3D code data:
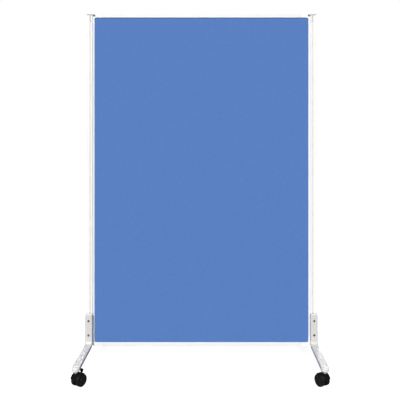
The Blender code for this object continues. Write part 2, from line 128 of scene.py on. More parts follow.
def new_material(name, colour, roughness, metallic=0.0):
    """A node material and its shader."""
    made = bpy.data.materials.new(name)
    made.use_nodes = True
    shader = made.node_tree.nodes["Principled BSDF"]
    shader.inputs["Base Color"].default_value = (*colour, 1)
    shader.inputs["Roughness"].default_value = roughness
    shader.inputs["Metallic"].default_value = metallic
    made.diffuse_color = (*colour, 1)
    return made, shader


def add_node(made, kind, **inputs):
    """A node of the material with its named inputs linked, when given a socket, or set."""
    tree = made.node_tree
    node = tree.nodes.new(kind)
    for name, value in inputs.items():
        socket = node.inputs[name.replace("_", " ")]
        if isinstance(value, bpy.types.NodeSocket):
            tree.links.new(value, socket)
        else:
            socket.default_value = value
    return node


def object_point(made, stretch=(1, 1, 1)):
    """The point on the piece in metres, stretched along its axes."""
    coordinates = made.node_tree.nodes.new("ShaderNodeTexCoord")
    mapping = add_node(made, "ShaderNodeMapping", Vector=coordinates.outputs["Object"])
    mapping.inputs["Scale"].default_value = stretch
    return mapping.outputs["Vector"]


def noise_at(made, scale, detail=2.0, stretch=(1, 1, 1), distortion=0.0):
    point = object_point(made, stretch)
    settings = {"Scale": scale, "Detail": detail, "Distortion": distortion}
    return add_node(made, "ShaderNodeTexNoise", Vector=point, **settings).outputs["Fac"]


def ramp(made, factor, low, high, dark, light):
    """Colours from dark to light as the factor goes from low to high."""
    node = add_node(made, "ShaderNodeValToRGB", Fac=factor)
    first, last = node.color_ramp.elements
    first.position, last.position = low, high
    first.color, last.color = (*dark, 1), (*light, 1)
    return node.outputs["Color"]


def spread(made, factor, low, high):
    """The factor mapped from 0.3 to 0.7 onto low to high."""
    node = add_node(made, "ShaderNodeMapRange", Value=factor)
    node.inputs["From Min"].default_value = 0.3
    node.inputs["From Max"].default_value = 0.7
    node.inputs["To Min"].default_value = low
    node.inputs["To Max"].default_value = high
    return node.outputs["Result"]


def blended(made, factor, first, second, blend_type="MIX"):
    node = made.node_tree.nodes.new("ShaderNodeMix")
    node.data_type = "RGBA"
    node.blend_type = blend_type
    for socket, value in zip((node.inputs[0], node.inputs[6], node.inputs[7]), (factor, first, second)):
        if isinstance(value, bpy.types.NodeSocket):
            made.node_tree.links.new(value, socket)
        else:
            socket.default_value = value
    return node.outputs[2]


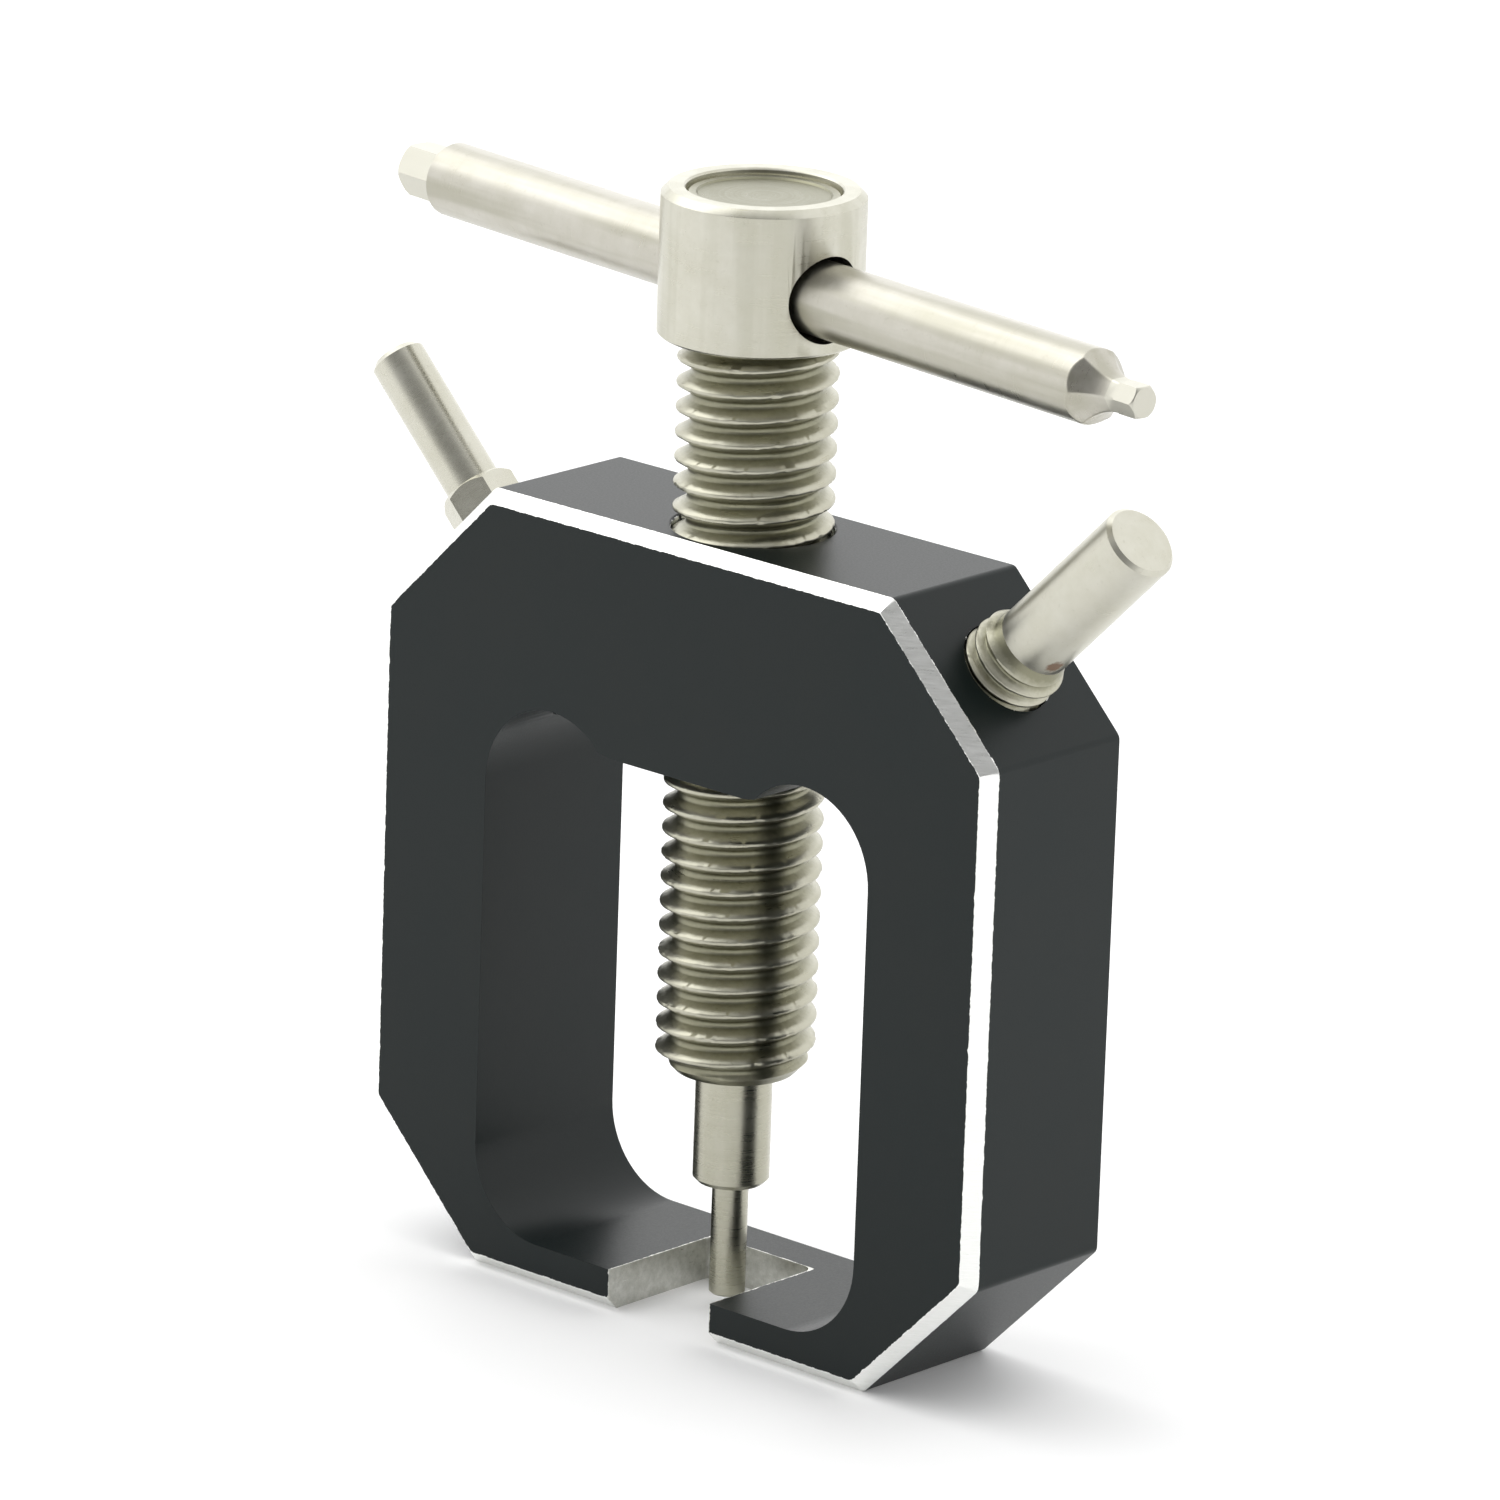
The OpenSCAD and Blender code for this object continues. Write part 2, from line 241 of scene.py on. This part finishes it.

* [What to do]
Repeat every entry word for word.

* [Solved problem]
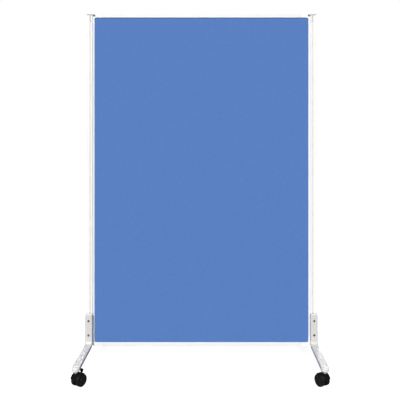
The Blender code for this object continues. Write part 2, from line 128 of scene.py on. More parts follow.
def new_material(name, colour, roughness, metallic=0.0):
    """A node material and its shader."""
    made = bpy.data.materials.new(name)
    made.use_nodes = True
    shader = made.node_tree.nodes["Principled BSDF"]
    shader.inputs["Base Color"].default_value = (*colour, 1)
    shader.inputs["Roughness"].default_value = roughness
    shader.inputs["Metallic"].default_value = metallic
    made.diffuse_color = (*colour, 1)
    return made, shader


def add_node(made, kind, **inputs):
    """A node of the material with its named inputs linked, when given a socket, or set."""
    tree = made.node_tree
    node = tree.nodes.new(kind)
    for name, value in inputs.items():
        socket = node.inputs[name.replace("_", " ")]
        if isinstance(value, bpy.types.NodeSocket):
            tree.links.new(value, socket)
        else:
            socket.default_value = value
    return node


def object_point(made, stretch=(1, 1, 1)):
    """The point on the piece in metres, stretched along its axes."""
    coordinates = made.node_tree.nodes.new("ShaderNodeTexCoord")
    mapping = add_node(made, "ShaderNodeMapping", Vector=coordinates.outputs["Object"])
    mapping.inputs["Scale"].default_value = stretch
    return mapping.outputs["Vector"]


def noise_at(made, scale, detail=2.0, stretch=(1, 1, 1), distortion=0.0):
    point = object_point(made, stretch)
    settings = {"Scale": scale, "Detail": detail, "Distortion": distortion}
    return add_node(made, "ShaderNodeTexNoise", Vector=point, **settings).outputs["Fac"]


def ramp(made, factor, low, high, dark, light):
    """Colours from dark to light as the factor goes from low to high."""
    node = add_node(made, "ShaderNodeValToRGB", Fac=factor)
    first, last = node.color_ramp.elements
    first.position, last.position = low, high
    first.color, last.color = (*dark, 1), (*light, 1)
    return node.outputs["Color"]


def spread(made, factor, low, high):
    """The factor mapped from 0.3 to 0.7 onto low to high."""
    node = add_node(made, "ShaderNodeMapRange", Value=factor)
    node.inputs["From Min"].default_value = 0.3
    node.inputs["From Max"].default_value = 0.7
    node.inputs["To Min"].default_value = low
    node.inputs["To Max"].default_value = high
    return node.outputs["Result"]


def blended(made, factor, first, second, blend_type="MIX"):
    node = made.node_tree.nodes.new("ShaderNodeMix")
    node.data_type = "RGBA"
    node.blend_type = blend_type
    for socket, value in zip((node.inputs[0], node.inputs[6], node.inputs[7]), (factor, first, second)):
        if isinstance(value, bpy.types.NodeSocket):
            made.node_tree.links.new(value, socket)
        else:
            socket.default_value = value
    return node.outputs[2]


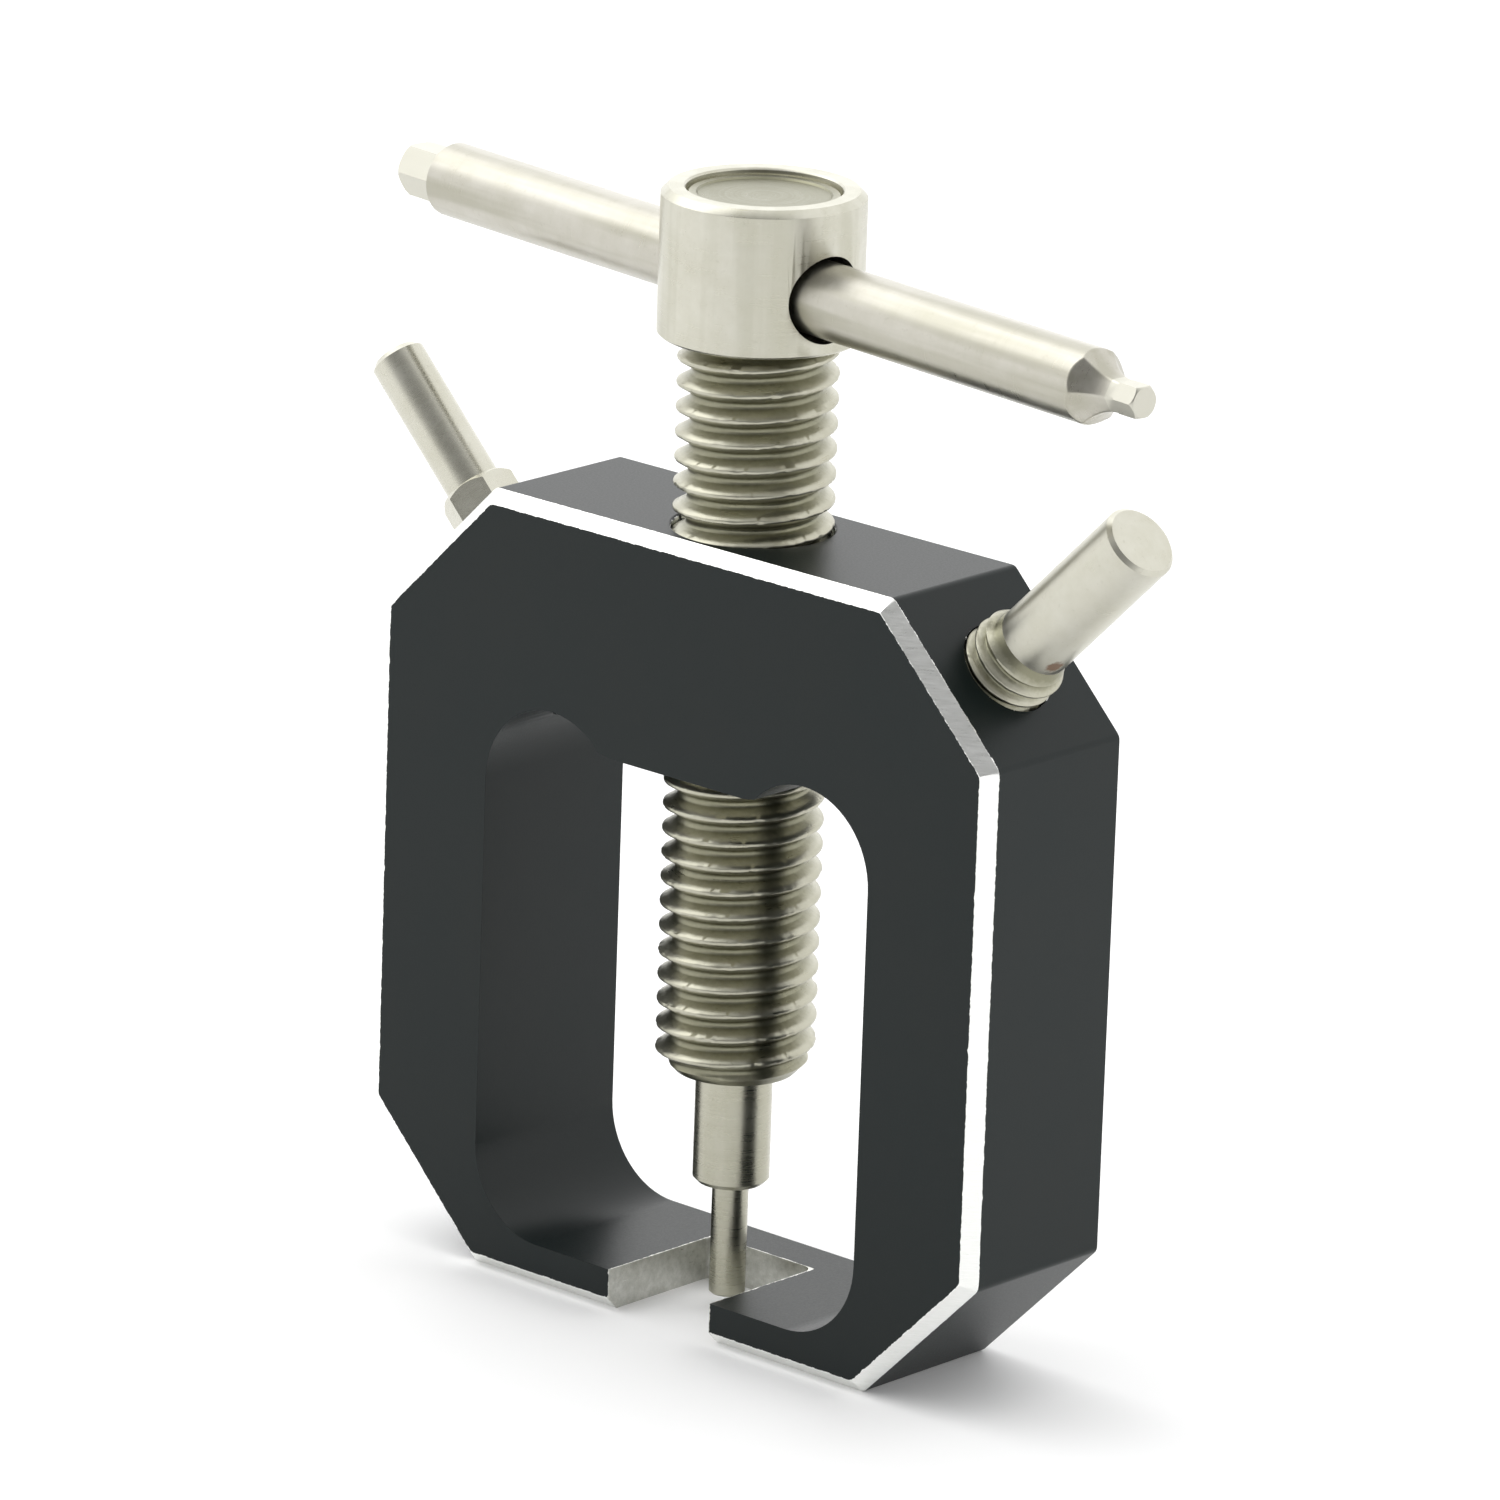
The OpenSCAD and Blender code for this object continues. Write part 2, from line 241 of scene.py on. This part finishes it.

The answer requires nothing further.